Where History is Brought to Life

Get Inspired by Famous Battles

Famous battles are the grist for the rumor mills of history, seared into the memories of victor, vanquished and their descendants.

Each nation’s, or people’s, memory and current outlook are so often bound up with an historical military victory or defeat. The states with which they identify, or dream of, are the product or object of a war and its defining events – usually famous battles and their consequences.

The emotional impact is passed down through generations, conjured as a seminal event in that people’s history. Such recollection serves to feed inter-generational psychic scars, and perpetuates the emotional baggage that results in inevitable misrepresentations of verifiable truth.

This common patrimony, a specific, but not necessarily communal memory, generally exalts heroes of a revolutionary war, struggles to pour balm on the fissures of a civil war, or draw modern lessons from a world war.

Feats are immortalized on the faces of coins. Down through the ages, military paintings have embellished valor or victory, the theme depending on whether it was commissioned by the vanquished or their conquerors.

Historical records are based mostly on subjective interpretation. The history of the Greeks omits the Slavic origins of their greatest military figure, Alexander the Great, a Macedonian. Is it appropriate to rejoice in his historical “greatness” without lamenting the 15 languages eradicated by his merciless campaigns against cultures brought under his sway? – And this was achieved before he died at the tender age of 32!

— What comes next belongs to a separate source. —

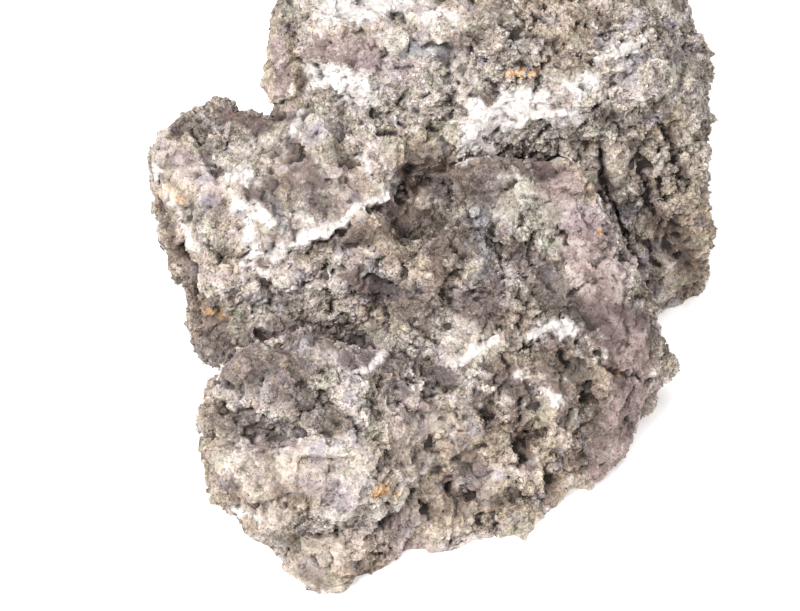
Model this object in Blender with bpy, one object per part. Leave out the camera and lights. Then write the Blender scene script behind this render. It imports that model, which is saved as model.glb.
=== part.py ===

The diversion of parlous resources into raising and feeding an army is as endemic to world history as is any other organizational achievement of mankind, save possibly the institutionalized religions often close to power in pre-democratic societies.

Whether on land, at sea, the sway and fear engendered by armies have been used to promote that most emotive of modern concepts – citizenship. The Roman Empire used its legions far from Rome to extend its franchise over the ancient world. Economic and political stability accompanied the local presence of a legion comprised of men from Africa, Europe and Asia. Rome instilled in its subject peoples a desire to attain the status of a Roman citizen as it vbrought property and civil rights unavailable to others.

Today an on-line game can vault us into a firefight in Vietnam embroiled in a French colonial war or answering the call of duty as a conscripted grunt in one of America’s many cold war battlefronts. Just as US and coalition forces waged war in Iraq and today in Afghanistan with online resources, the battle buff need no longer idle away hours in a museum to establish a living connection to their nation’s battle history.

Video-wizardry in movies, simulations and virtual reality technologies place the participant in an endless war zone. Consumers and history buffs can relive the exhilaration or devastation of famous battles through games online that are a virtual reality, a living history laboratory.